The buzz started as soon as the Horch rolled up to the line Thursday morning for The Tour, a drive around the Monterey Penninsula for cars entered in Sunday's Pebble Beach concours.

"Did you see the Horch," people asked each other. "Did you see those fenders? Those long, flowing fenders? Man, that thing is a block long and a half a block wide."

"The Horch" was Bob Lee's 1937 Horch 853, a car that filled all the parameters of a Pebble winner: It was, as everyone said, long. It was wide and the fenders flowed gracefully along the sides like an elegant wake to a very sporting luxury cruiser. Lee would later say it had “75,000 acres of chrome,” too.

But never trust the buzz. It has been wrong many more times than it has been right. And when the rest of the field rolled onto the lawn Sunday morning at sunup, there were plenty of strong contenders for the crystal Best of Show "Trophee."

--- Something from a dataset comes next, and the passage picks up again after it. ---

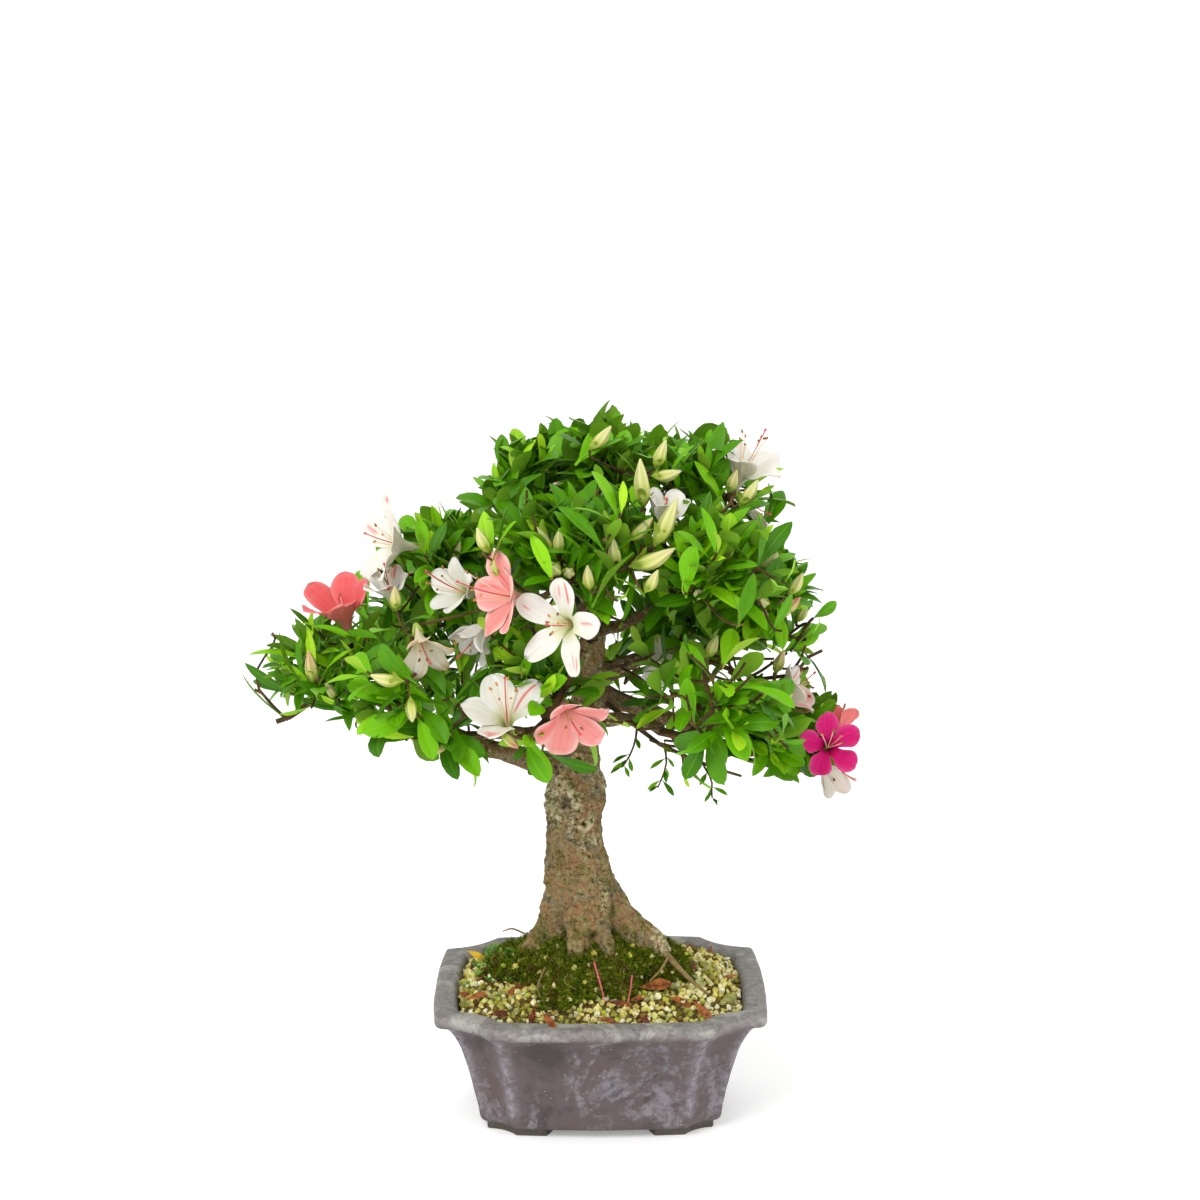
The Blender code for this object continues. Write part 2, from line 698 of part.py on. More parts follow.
def rod(name, path, radii, home):
    """A three-sided tapering twig along a path."""
    rings = []
    for step, (point, radius) in enumerate(zip(path, radii)):
        direction = unit(path[min(step + 1, len(path) - 1)] - path[max(step - 1, 0)])
        first, second = across(direction)
        ring = []
        for corner in range(3):
            angle = 2 * math.pi * corner / 3
            ring.append(point + radius * (math.cos(angle) * first + math.sin(angle) * second))
        rings.append(ring)
    return loft(name, rings, home)


# ---- Growing a mass ----


def stem_path(mass):
    """The stem's axis from its carrier to the heart of the mass, and whether it starts inside the trunk."""
    heart = np.array(mass.centre) - np.array((0.0, 0.0, HEART_DROP * mass.radii[2]))
    if isinstance(mass.carrier, float):
        start = trunk_centre(mass.carrier)
        sag = np.array((0.0, 0.0, STEM_SAG * np.linalg.norm((heart - start)[:2])))
        middle = start + 0.5 * (heart - start) - sag
        return np.array((start, middle, heart)), True
    bough = next(b for b in BOUGHS if b.name == mass.carrier)
    path = bough_path(bough)
    onwards = unit(path[-1] - path[-2])
    start = path[-1] + onwards * GAP
    onward_run = ONWARD_RUN * np.linalg.norm(heart - start)
    return np.array((start, start + onwards * onward_run, heart)), False


def shoot_sites(index, rng):
    """Seeded, evenly spread places for shoot tips, a little inside the mass's outline."""
    mass = MASSES[index]
    radii = np.array(mass.radii)
    turn = rng.uniform(0, 2 * math.pi)
    sites = []
    for number in range(SHOOTS):
        height = 1 - 2 * (number + 0.5) / SHOOTS
        level = math.sqrt(1 - height * height)
        angle = turn + number * GOLDEN_ANGLE
        out = np.array((level * math.cos(angle), level * math.sin(angle), height))
        point = np.array(mass.centre) + out * (radii - TIP_INSET)
        outwards = unit(out / radii)
        if room(index, point) > TWIG_TIP_RADIUS + SPACE_MARGIN:
            sites.append((point, outwards))
    return sites


def best_joint(target, skeleton):
    """The place on the twigs already grown where one to the target branches off most naturally."""
    best, best_cost = None, np.inf
    for a, b in skeleton:
        for share in JOINT_SHARES:
            joint = a + share * (b - a)
            run = target - joint
            length = np.linalg.norm(run)
            if length < LEAST_TWIG:
                continue
            cost = length * (1 + STRAIGHT_ON * (1 - float(unit(run) @ unit(b - a))))
            if cost < best_cost:
                best, best_cost = joint, cost
    return best


def crosses(blades, twigs, corners):
    """Whether a blade passes through one of these blades or twigs, or one of the blades through it."""
    mine = np.array([corners])
    if twigs and pierces(np.array(twigs), mine):
        return True
    if not blades:
        return False
    others = np.array(blades)
    return pierces(blade_edges(mine), others) or pierces(blade_edges(others), mine)


def blade_edges(blades):
    """The outline and spine of each blade, as (start, end)."""
    ends = ((0, 1), (0, 2), (0, 3), (1, 2), (1, 3))
    return np.array([(blade[a], blade[b]) for blade in blades for a, b in ends])


def pierces(lines, blades):
    """Whether any of the straight lines passes through either half of any of the blades."""
    halves = np.array([(blade[0], blade[1], blade[side]) for blade in blades for side in (2, 3)])
    run = (lines[:, 1] - lines[:, 0])[:, None]
    corner = halves[None, :, 0]
    one = halves[None, :, 1] - corner
    two = halves[None, :, 2] - corner
    across_run = np.cross(run, two)
    facing = (one * across_run).sum(axis=2)
    facing = np.where(np.abs(facing) < 1e-15, np.inf, facing)
    off = lines[:, None, 0] - corner
    across_off = np.cross(off, one)
    along_one = (off * across_run).sum(axis=2) / facing
    along_two = (run * across_off).sum(axis=2) / facing
    along_run = (two * across_off).sum(axis=2) / facing
    inside = (along_one > 0) & (along_two > 0) & (along_one + along_two < 1)
    return bool((inside & (along_run > 0) & (along_run < 1)).any())


def grow_whorl(index, tip, axis, rng, grown, twigs, home, counter):
    """A whorl of leaves round a shoot tip. A leaf that finds no place in the space is skipped."""
    mass = MASSES[index]
    axis = unit(axis)
    turn = rng.uniform(0, 2 * math.pi)
    others = [twig for twig in twigs if np.linalg.norm(twig[1] - tip) > WHORL_STEP]
    for number in range(WHORL):
        bearing = turn + number * GOLDEN_ANGLE
        opening = LEAST_SPREAD + (MOST_SPREAD - LEAST_SPREAD) * number / (WHORL - 1)
        for shortening, swing in LEAF_TRIES:
            spread = math.radians(opening + rng.uniform(-SPREAD_PLAY, SPREAD_PLAY))
            length = LEAF_LENGTH * shortening * rng.uniform(*LENGTH_PLAY)
            lift = rng.uniform(*LEAF_LIFT)
            radial, _ = across(axis, bearing + swing)
            direction = math.cos(spread) * axis + math.sin(spread) * radial
            face = math.cos(spread) * radial - math.sin(spread) * axis
            root = tip - axis * (WHORL_TOP + WHORL_STEP * number) - direction * LEAF_SUNK
            points = blade_points(root, direction, face, length, LEAF_WIDTH, LEAF_BELLY)
            keeps = room(index, points) > SPACE_MARGIN + lift
            keeps = keeps and within(mass, points[1:2], OUTLINE_SLACK)
            keeps = keeps and clear_of_flowers(index, points[1:])
            keeps = keeps and not crosses(grown, others, points)
            half = lift + LEAF_THICKNESS / 2
            keeps = keeps and all(clear_of_limbs(points[0], point, half) for point in points[1:])
            if keeps:
                grown.append(points)
                blade(f"leaf_{next(counter)}", points, -face, LEAF_THICKNESS, lift, home)
                break


def grow_twig(index, joint, tip, home, counter):
    """A twig from a joint to a tip, or nothing where it would leave the space or touch a limb."""
    steps = np.linspace(0.0, 1.0, 5)[:, None]
    points = joint + steps * (tip - joint)
    if room(index, points) < TWIG_RADIUS + SPACE_MARGIN or not clear_of_flowers(index, points[1:]):
        return False
    if np.linalg.norm(tip - joint) > MOST_TWIG or not clear_of_limbs(joint, tip, TWIG_RADIUS):
        return False
    rod(f"twig_{next(counter)}", np.array((joint, tip)), (TWIG_RADIUS, TWIG_TIP_RADIUS), home)
    return True


def flower_points(flower, rng):
    """A funnel of five lobes: its root, its hollow throat, and round its rim each lobe's outline."""
    facing = unit(flower.facing)
    first, second = across(facing, rng.uniform(0, 2 * math.pi))
    root = np.array(flower.throat) - facing * TUBE_LENGTH
    rim = []
    for lobe in range(PETALS):
        opening = math.radians(flower.opening + rng.uniform(-OPENING_PLAY, OPENING_PLAY))
        length = PETAL_LENGTH * rng.uniform(*PETAL_PLAY)
        for share, turn in PETAL_OUTLINE:
            angle = 2 * math.pi * (lobe + turn) / PETALS
            out = math.cos(angle) * first + math.sin(angle) * second
            run = math.cos(opening) * facing + math.sin(opening) * out
            rim.append(np.array(flower.throat) + run * length * share)
    hollow = np.array(flower.throat) - facing * THROAT_DEPTH
    return root, hollow, rim


def grow_flower(flower, skeleton, rng, grown, home, counter):
    """A flower on its own twig, whose two ends are returned."""
    facing = unit(flower.facing)
    root, hollow, rim = flower_points(flower, rng)
    joint = best_joint(root, skeleton)
    path = np.array((joint, root + facing * FLOWER_TWIG_END))
    rod(f"twig_{next(counter)}", path, (TWIG_RADIUS, TWIG_TIP_RADIUS), home)
    faces = []
    for step in range(len(rim)):
        here, after = 2 + step, 2 + (step + 1) % len(rim)
        faces += [(1, here, after), (0, after, here)]
        if step % len(PETAL_OUTLINE) == 1:
            grown.append(np.array((hollow, rim[step], rim[step - 1], rim[(step + 1) % len(rim)])))
    object_from(f"flower_{next(counter)}", [root, hollow, *rim], faces, home)
    return joint, root


def largest_shell(thing):
    """Keep only the outer shell of a fused mass: loose scraps go, and sealed hollows are filled."""
    work = bmesh.new()
    work.from_mesh(thing.data)
    left = set(work.verts)
    shells = []
    while left:
        shell, edge = set(), [left.pop()]
        while edge:
            vertex = edge.pop()
            shell.add(vertex)
            for link in vertex.link_edges:
                other = link.other_vert(vertex)
                if other in left:
                    left.discard(other)
                    edge.append(other)
        shells.append(shell)
    shells.sort(key=len)
    for shell in shells[:-1]:
        bmesh.ops.delete(work, geom=list(shell), context="VERTS")
    work.to_mesh(thing.data)
    work.free()


def build_mass(index, home, clearance, leaf_finish):
    """Grow one mass in its own space and fuse it into one solid."""
    mass = MASSES[index]
    rng = np.random.default_rng(100 + index)
    pieces = collection("pieces_" + mass.name)
    counter = itertools.count()
    path, from_trunk = stem_path(mass)
    stem = rod(mass.name, path, (STEM_RADIUS, STEM_RADIUS * 0.8, TWIG_TIP_RADIUS), home)
    if from_trunk:
        boolean(stem, "DIFFERENCE", other=clearance)
        applied(stem)
    skeleton = [(path[0] + 0.5 * (path[1] - path[0]), path[1]), (path[1], path[2])]
    grown = []
    for flower in FLOWERS:
        if flower.mass == mass.name:
            skeleton.append(grow_flower(flower, skeleton, rng, grown, pieces, counter))
    sites = sorted(shoot_sites(index, rng), key=lambda site: np.linalg.norm(site[0] - path[1]))
    shoots = [(path[2], unit(path[2] - path[1]))]
    buds_left = mass.buds
    for tip, outwards in sites:
        joint = best_joint(tip, skeleton)
        if joint is None or not grow_twig(index, joint, tip, pieces, counter):
            continue
        skeleton.append((joint, tip))
        axis = TWIG_PULL * unit(tip - joint) + OUTWARD_PULL * outwards + np.array((0.0, 0.0, UPWARD_PULL))
        axis = unit(axis)
        if buds_left and outwards[2] > BUD_LEAST_RISE:
            start = tip - axis * BUD_SUNK
            bud_tip = start + axis * BUD_LENGTH
            if room(index, bud_tip) > BUD_WIDTH / 2 and clear_of_flowers(index, bud_tip):
                spindle(f"bud_{next(counter)}", start, axis, BUD_LENGTH, BUD_WIDTH, pieces)
                buds_left -= 1
        shoots.append((tip, axis))
    for tip, axis in shoots:
        grow_whorl(index, tip, axis, rng, grown, skeleton, pieces, counter)
    boolean(stem, "UNION", home=pieces)
    applied(stem)
    drop(pieces)
    largest_shell(stem)
    stem.data.materials.clear()
    stem.data.materials.append(leaf_finish)
    return stem


# ---- The whole plant ----


def centre_on_origin(home):
    """Move every piece so that the plant stands on z = 0 with its box's centre over the origin."""
    nodes = list(home.objects)
    corners = np.array([v.co for node in nodes for v in node.data.vertices])
    low, high = corners.min(axis=0), corners.max(axis=0)
    shift = Vector((-(low[0] + high[0]) / 2, -(low[1] + high[1]) / 2, -low[2]))
    for node in nodes:
        for vertex in node.data.vertices:
            vertex.co += shift


def main():
    """Build the pot, its filling, the limbs and the crown."""
    clear_scene()
    home = collection(PLANT)
    cutters = collection(CUTTERS)
    build_pot(home)
    build_soil(home)
    build_moss(home)
    build_trunk(home)
    clearance = build_trunk_clearance(cutters)
    bark = finish("twig_bark", (0.15, 0.10, 0.06), 0.9)
    for bough in BOUGHS:
        build_bough(bough, home, clearance, bark)
    leaves = finish("leaf_green", (0.07, 0.25, 0.03), 0.35)
    for index in range(len(MASSES)):
        build_mass(index, home, clearance, leaves)
    bpy.data.objects.remove(clearance, do_unlink=True)
    centre_on_origin(home)


main()
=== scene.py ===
"""Potted azalea bonsai in flower: the looks of every piece, round the fixed frame.

Sizes are in metres and +Z is up. Everything is modelled round the middle of the pot's plan, and a
finished mesh is carried from there to the pot's place in the frame. The classes run from the
ground up: studio, pot, trunk, boughs, soil, moss, litter, blossom, leaves, buds and crown.
"""

import itertools
import logging
import math
from dataclasses import dataclass, field
from enum import Enum
from typing import NamedTuple, Sequence

import bpy
import numpy as np
from bpy.types import Material, NodeSocket, Object
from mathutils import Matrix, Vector


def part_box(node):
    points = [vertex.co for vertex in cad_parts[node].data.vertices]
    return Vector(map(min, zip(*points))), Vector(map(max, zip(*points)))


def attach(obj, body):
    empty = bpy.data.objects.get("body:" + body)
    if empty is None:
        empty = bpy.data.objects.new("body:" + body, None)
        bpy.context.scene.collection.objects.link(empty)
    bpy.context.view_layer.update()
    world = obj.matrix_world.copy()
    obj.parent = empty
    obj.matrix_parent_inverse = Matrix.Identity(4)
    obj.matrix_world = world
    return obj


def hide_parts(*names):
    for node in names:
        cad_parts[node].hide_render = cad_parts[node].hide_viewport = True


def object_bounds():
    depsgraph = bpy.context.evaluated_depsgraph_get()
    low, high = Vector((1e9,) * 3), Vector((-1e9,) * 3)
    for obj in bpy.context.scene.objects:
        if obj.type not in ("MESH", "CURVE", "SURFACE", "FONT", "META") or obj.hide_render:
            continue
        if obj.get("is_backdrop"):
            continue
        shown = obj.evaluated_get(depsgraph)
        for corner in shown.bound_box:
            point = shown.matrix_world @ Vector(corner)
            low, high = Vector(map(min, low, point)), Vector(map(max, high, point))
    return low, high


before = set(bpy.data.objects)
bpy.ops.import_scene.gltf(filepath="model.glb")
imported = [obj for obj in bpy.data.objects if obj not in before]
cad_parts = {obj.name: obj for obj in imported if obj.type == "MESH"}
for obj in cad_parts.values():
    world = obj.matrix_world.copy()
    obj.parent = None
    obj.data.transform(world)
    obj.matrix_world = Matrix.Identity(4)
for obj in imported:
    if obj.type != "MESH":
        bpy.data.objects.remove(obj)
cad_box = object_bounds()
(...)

Sam Mann, who has won Pebble several times, and almost won it several more, drove onto the 18th green in a gorgeous blue 1947 Delahaye with its own fender trusses and its own aura. Peter Mullin had another strong Delahaye, a 1951 235. Then there were Bentleys aplenty, striking Packards and beautiful Bugattis. They were strong, but it turned out, not strong enough.

When emcee Ed Hermann read the winner, no one was surprised. Except maybe Bob Lee himself, who had never let himself believe he'd done it again (he won two years ago with a Daimler).

"I felt it but you never know," Lee said amidst the winner's confetti and streamers. "It's never in the bag."

Well, it's in the bag now, Bob, and it's a pretty nice bag.